[Supplied entries]
Begin
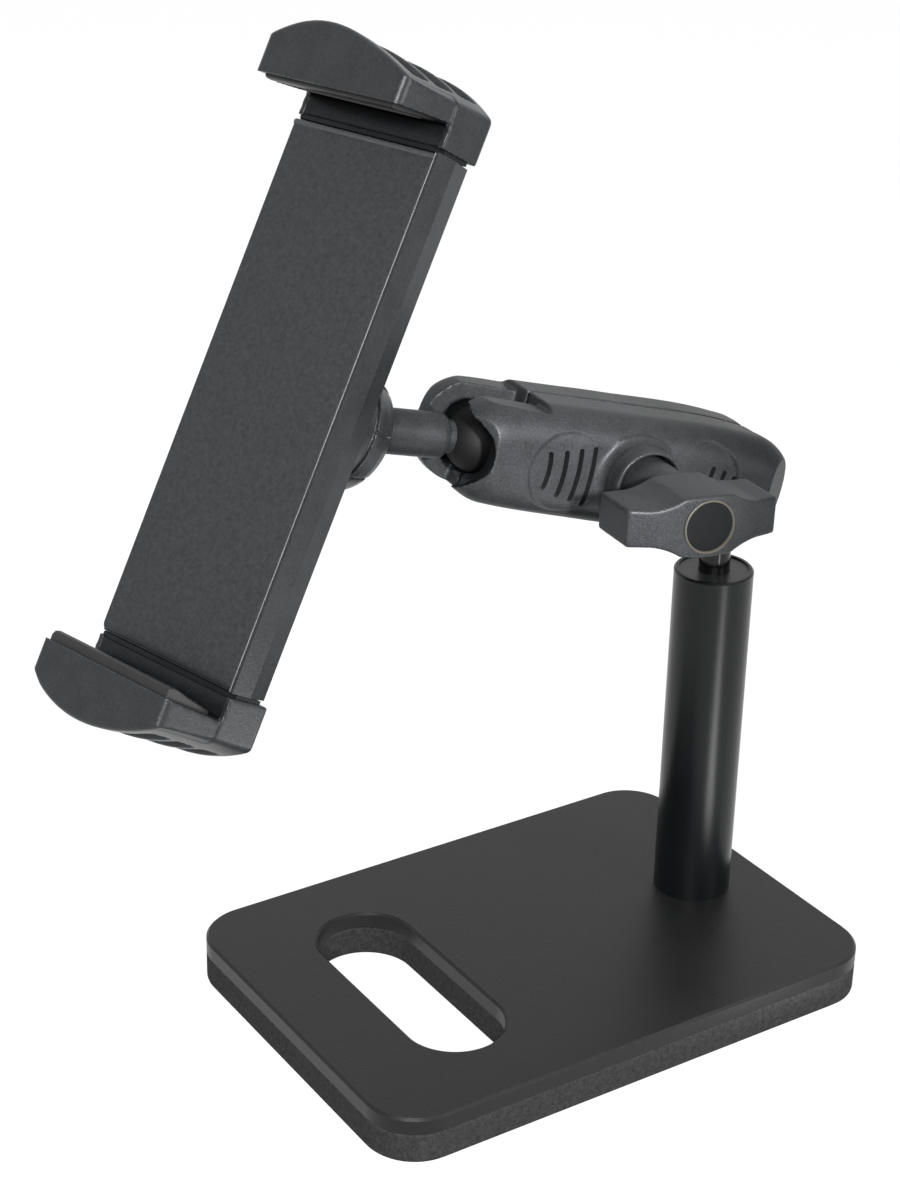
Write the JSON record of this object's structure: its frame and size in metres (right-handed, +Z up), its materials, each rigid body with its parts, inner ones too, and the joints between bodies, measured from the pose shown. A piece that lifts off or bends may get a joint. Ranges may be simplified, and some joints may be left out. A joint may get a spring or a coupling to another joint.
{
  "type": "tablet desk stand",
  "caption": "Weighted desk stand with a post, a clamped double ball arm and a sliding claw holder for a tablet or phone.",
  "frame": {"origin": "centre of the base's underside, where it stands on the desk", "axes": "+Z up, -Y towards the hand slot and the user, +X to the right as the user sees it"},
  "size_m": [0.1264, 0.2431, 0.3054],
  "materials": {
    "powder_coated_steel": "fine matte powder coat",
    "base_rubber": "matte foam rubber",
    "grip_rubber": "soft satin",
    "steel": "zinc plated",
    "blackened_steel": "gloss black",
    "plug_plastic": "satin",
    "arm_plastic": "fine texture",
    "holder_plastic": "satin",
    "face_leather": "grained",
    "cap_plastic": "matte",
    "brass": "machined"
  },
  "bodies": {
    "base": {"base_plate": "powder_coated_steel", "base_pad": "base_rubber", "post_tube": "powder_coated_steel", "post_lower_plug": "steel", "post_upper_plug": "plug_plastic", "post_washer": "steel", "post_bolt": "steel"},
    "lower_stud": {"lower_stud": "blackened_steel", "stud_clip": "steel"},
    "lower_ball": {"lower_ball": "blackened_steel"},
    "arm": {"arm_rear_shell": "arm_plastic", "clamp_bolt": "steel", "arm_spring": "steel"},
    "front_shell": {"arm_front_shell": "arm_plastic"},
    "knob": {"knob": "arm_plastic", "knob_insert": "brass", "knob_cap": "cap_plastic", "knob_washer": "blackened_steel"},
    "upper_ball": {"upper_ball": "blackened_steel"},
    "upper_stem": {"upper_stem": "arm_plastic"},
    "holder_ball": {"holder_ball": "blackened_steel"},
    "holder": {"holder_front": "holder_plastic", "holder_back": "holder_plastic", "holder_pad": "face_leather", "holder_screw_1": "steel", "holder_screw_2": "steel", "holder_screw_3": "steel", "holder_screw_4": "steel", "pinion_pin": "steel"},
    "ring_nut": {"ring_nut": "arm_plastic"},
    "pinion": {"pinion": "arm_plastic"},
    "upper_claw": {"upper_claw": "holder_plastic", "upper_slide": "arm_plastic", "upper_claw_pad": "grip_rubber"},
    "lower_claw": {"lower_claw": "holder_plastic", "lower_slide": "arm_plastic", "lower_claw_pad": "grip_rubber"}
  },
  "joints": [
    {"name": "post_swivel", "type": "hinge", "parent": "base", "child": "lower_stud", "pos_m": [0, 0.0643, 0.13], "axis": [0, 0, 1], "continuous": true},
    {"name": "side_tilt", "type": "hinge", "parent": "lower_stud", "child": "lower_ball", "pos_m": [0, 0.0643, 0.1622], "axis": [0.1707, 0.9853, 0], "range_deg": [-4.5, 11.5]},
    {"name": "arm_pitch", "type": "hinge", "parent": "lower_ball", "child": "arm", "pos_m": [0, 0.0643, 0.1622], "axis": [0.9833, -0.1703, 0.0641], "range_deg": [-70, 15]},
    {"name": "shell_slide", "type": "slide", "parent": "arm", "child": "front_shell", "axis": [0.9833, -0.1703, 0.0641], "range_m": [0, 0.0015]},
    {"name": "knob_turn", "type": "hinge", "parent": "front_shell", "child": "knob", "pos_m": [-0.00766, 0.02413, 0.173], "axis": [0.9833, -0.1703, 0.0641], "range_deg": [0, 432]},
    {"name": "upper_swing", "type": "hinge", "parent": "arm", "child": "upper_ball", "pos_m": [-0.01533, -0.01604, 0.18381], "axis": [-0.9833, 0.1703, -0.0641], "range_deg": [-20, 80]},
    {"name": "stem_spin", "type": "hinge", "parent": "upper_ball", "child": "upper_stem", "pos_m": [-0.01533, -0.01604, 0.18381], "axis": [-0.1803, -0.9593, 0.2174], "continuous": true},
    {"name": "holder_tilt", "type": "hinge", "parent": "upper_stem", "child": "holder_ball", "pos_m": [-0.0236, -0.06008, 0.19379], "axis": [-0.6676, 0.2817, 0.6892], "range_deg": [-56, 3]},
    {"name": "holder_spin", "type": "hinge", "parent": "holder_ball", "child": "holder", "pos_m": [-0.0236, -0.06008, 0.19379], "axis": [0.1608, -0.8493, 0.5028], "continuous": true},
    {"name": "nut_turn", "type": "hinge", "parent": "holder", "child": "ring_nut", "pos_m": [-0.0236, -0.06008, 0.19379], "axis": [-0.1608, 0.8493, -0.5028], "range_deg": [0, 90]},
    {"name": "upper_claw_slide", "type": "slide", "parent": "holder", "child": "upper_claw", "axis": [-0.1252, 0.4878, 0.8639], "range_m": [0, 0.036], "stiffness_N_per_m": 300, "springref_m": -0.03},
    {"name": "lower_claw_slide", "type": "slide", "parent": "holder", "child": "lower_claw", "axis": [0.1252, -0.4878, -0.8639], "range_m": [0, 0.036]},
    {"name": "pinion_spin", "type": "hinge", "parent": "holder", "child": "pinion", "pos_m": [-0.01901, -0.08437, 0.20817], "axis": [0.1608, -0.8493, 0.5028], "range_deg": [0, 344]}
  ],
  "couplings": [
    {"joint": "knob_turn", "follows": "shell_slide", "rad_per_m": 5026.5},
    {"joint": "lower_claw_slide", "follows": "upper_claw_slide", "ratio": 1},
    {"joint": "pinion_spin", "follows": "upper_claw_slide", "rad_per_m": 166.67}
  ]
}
End
Begin
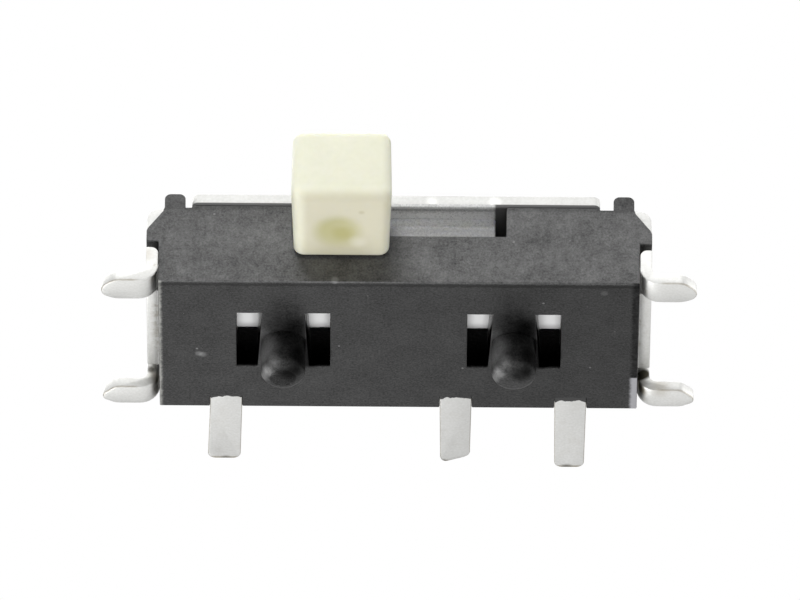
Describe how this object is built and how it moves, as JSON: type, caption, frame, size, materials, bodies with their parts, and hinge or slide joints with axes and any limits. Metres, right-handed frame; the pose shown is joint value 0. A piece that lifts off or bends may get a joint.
End
[Exercise description]
Copy in full each line that holds the word "materials".

[Problem solution]
Write the JSON record of this object's structure: its frame and size in metres (right-handed, +Z up), its materials, each rigid body with its parts, inner ones too, and the joints between bodies, measured from the pose shown. A piece that lifts off or bends may get a joint. Ranges may be simplified, and some joints may be left out. A joint may get a spring or a coupling to another joint.
  "materials": {
Describe how this object is built and how it moves, as JSON: type, caption, frame, size, materials, bodies with their parts, and hinge or slide joints with axes and any limits. Metres, right-handed frame; the pose shown is joint value 0. A piece that lifts off or bends may get a joint.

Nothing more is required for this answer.